In a tense vote on Friday, 21 Republican rebels voted against McCarthy’s bill that would have funded the government for 30 days, joining all Democrats who opposed it because it included deep cuts to government programmes.

The final vote tally showed 232 House lawmakers opposing the legislation, while just 198 supported it — a humiliating result for McCarthy that further complicates the prospects for a deal to avoid a shutdown and will cast new doubts on his ability to remain as Speaker.

Dysfunction in Congress has embroiled the world’s largest economy as political tensions rise heading into the 2024 election year.
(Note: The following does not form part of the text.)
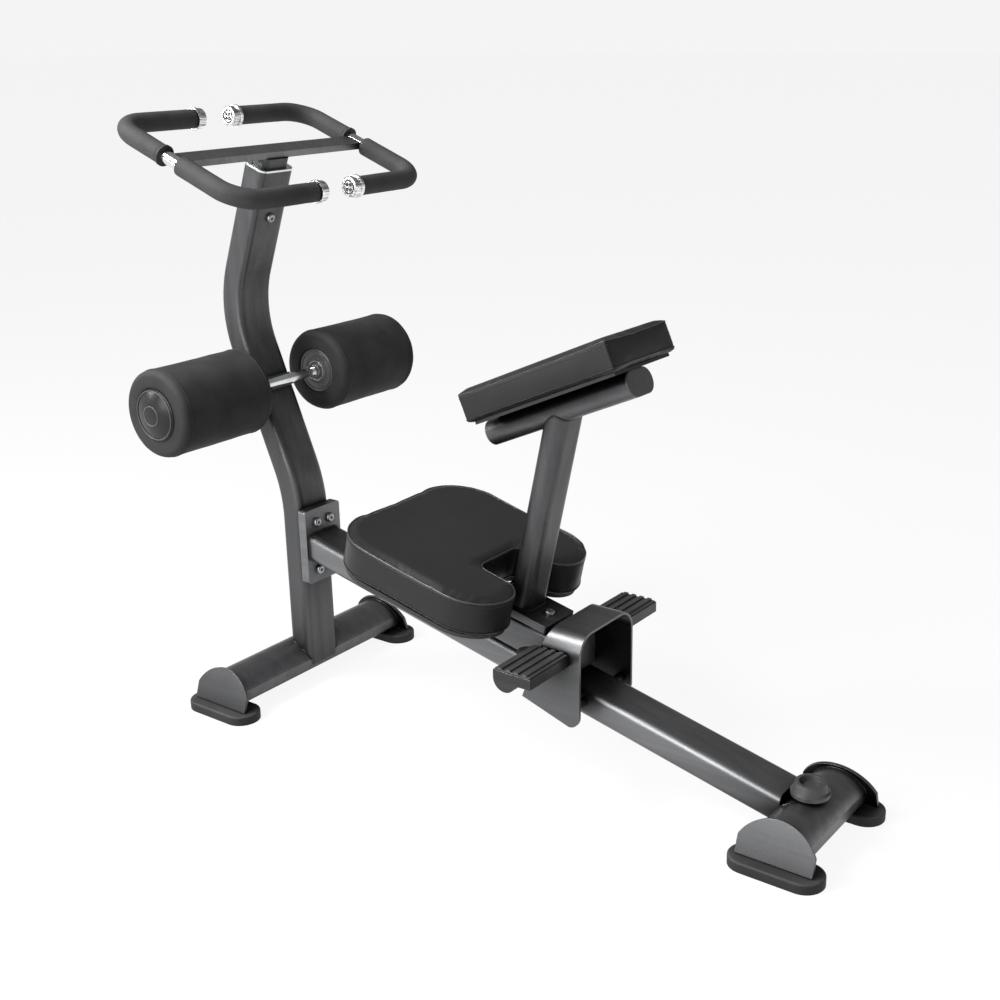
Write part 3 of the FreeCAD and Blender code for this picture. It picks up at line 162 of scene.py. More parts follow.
def painted_top_light(tree, colour, beside, above):
    """Painted light: a colour that grows lighter the more a face looks up, as if more light fell on it from above.
    """
    facing = add(tree, "ShaderNodeSeparateXYZ")
    tree.links.new(add(tree, "ShaderNodeNewGeometry").outputs["Normal"], facing.inputs["Vector"])
    top_lightening = ramp(tree, facing.outputs["Z"], beside, above, start=0.1, end=0.9)
    return multiplied(tree, colour, top_lightening)


# the rounded edge of a painted piece, and the lighter grey of the painted highlight along it
PAINT_EDGE_RADIUS = 0.0012
EDGE_HIGHLIGHT_GREY = (0.26, 0.262, 0.268, 1.0)


def powder_coat(name, streak, low=0.172, high=0.216, contrast=(0.88, 1.08), shade_start=0.4,
                reach=0.15, top_light_gain=1.0):
    """Charcoal satin paint: orange peel, metallic fleck, long soft streaks that are partly painted highlights,
    painted shade in corners, painted light on upward faces and painted highlights on its edges.
    """
    material, tree, shader = new_material(name)
    fleck, _ = object_noise(tree, 900, detail=2.0)
    tone = ramp(tree, fleck, (low, low * 1.01, low * 1.04), (high, high * 1.01, high * 1.04))
    # long streaks of lighter and darker tone: partly uneven paint, partly painted streaky highlights
    long_streaks, _ = object_noise(tree, 1.0, detail=3.0, roughness=0.6, stretch=streak)
    shade = ramp(tree, long_streaks, *contrast, start=0.36, end=0.64)
    # painted shade in corners and under overhangs, deepened from the given start
    shaded = multiplied(tree, multiplied(tree, tone, shade), painted_shade(tree, reach, 0.06, shade_start))
    # painted light: faces that look up are made lighter by the given gain
    shaded = painted_top_light(tree, shaded, 1.0, top_light_gain)
    bevel = add(tree, "ShaderNodeBevel", samples=4, Radius=PAINT_EDGE_RADIUS)
    flatness = add(tree, "ShaderNodeVectorMath", operation="DOT_PRODUCT")
    tree.links.new(bevel.outputs["Normal"], flatness.inputs[0])
    tree.links.new(add(tree, "ShaderNodeNewGeometry").outputs["Normal"], flatness.inputs[1])
    # painted highlight along rounded edges, where the bevelled normal leaves the face's own
    edge_highlight = ramp(tree, flatness.outputs["Value"], 0.45, 0.0, start=0.90, end=0.99)
    mix = add(tree, "ShaderNodeMix", data_type="RGBA")
    tree.links.new(edge_highlight, mix.inputs["Factor"])
    tree.links.new(shaded, mix.inputs[MIX_FIRST])
    mix.inputs[MIX_SECOND].default_value = EDGE_HIGHLIGHT_GREY
    tree.links.new(mix.outputs[MIX_RESULT], shader.inputs["Base Color"])
    handled, _ = object_noise(tree, 9, detail=4.0)
    tree.links.new(ramp(tree, handled, 0.33, 0.43), shader.inputs["Roughness"])
    shader.inputs["Metallic"].default_value = 0.9
    peel, _ = object_noise(tree, 420, detail=1.0)
    bumps(tree, shader, peel, 0.2, 0.0002, edge_radius=PAINT_EDGE_RADIUS)
    return material


def bright_metal(name, colour, roughness, stretch):
    """Polished or brushed metal with fine streaks and a little staining."""
    material, tree, shader = new_material(name)
    shader.inputs["Metallic"].default_value = 1.0
    stain, _ = object_noise(tree, 35, detail=4.0)
    darker = tuple(value * 0.8 for value in colour)
    tree.links.new(ramp(tree, stain, darker, colour, 0.3, 0.55), shader.inputs["Base Color"])
    streaks, _ = object_noise(tree, 260, detail=2.0, stretch=stretch)
    tree.links.new(ramp(tree, streaks, roughness * 0.7, roughness * 1.5), shader.inputs["Roughness"])
    bumps(tree, shader, streaks, 0.12, 0.0001, edge_radius=0.0008)
    return material


def rubber(name, level, roughness, grain, depth, specular=0.22):
    """Black rubber or foam: a dusty tone variation, painted shade in hollows and painted light on upward faces,
    over a fine pitted surface.
    """
    material, tree, shader = new_material(name)
    dust, vector = object_noise(tree, 14, detail=5.0)
    tone = ramp(tree, dust, (level,) * 3, (level * 1.4,) * 3)
    # painted shade in hollows, and painted light on faces that look up
    tone = painted_top_light(tree, multiplied(tree, tone, painted_shade(tree, 0.08, 0.3)), 0.75, 1.45)
    tree.links.new(tone, shader.inputs["Base Color"])
    shader.inputs["Roughness"].default_value = roughness
    shader.inputs["Specular IOR Level"].default_value = specular
    pits = add(tree, "ShaderNodeTexVoronoi", Scale=grain)
    tree.links.new(vector, pits.inputs["Vector"])
    bumps(tree, shader, pits.outputs["Distance"], 0.5, depth, edge_radius=0.001)
    return material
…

The likely shutdown on Sunday will trigger the furlough of hundreds of thousands of federal workers, leave troops without pay, and shutter a broad swath of government services. With no quick political solution in sight, it could be days or even weeks before it ends.

The political dynamic has echoes of previous closures in 1995 under Bill Clinton and in 2013 under Barack Obama — when hardline Republicans used normally routine deadlines for government funding legislation to force Democratic presidents to accept deep spending cuts and other conservative policies.

This year, McCarthy was pulled to the right by a faction of staunchly conservative members who are mostly allies of former president Donald Trump. They want to slash federal programmes and cut aid to Ukraine — demands that are unpalatable to Democrats — and believe McCarthy has not been aggressive enough in budget discussions.

Some have been openly threatening to oust McCarthy. The scale of the opposition from Republicans to Friday’s legislation will be daunting for the Speaker. As well as his biggest internal foes, such as Matt Gaetz, the Florida congressman, the bill was opposed by a few more moderate members such as Nancy Mace of South Carolina.

Before the vote, President Joe Biden blasted the Republican chaos.

“If the House fails to fulfil its most basic function and fails to fund government by tomorrow we’ll have failed all our troops,” he said at an event at the Pentagon on Friday.

Janet Yellen, the US Treasury secretary, added her warning about the economic implications while speaking at the port of Savannah in Georgia.

“The failure of House Republicans to act responsibly would hurt American families and cause economic headwinds that could undermine the progress we’re making,” she said.

For Biden, a shutdown will offer a new political opportunity to portray Republicans as reckless in government and beholden to Trump, as the White House tries to make resistance to rightwing extremism on everything from abortion to democratic norms to economic policy a theme of his re-election campaign.

But the shutdown also carries some political risk for the president, particularly if an extended closure inflicts significant damage to the economy at a time when his approval ratings are low.

One possible path to an agreement might come if the Senate reaches a bipartisan deal to keep funding the government, pressuring McCarthy to put it on the floor of the House for a vote. Democrats may also vow to protect McCarthy’s job as Speaker if that were put to a vote, but that could undermine his credibility further with Republicans.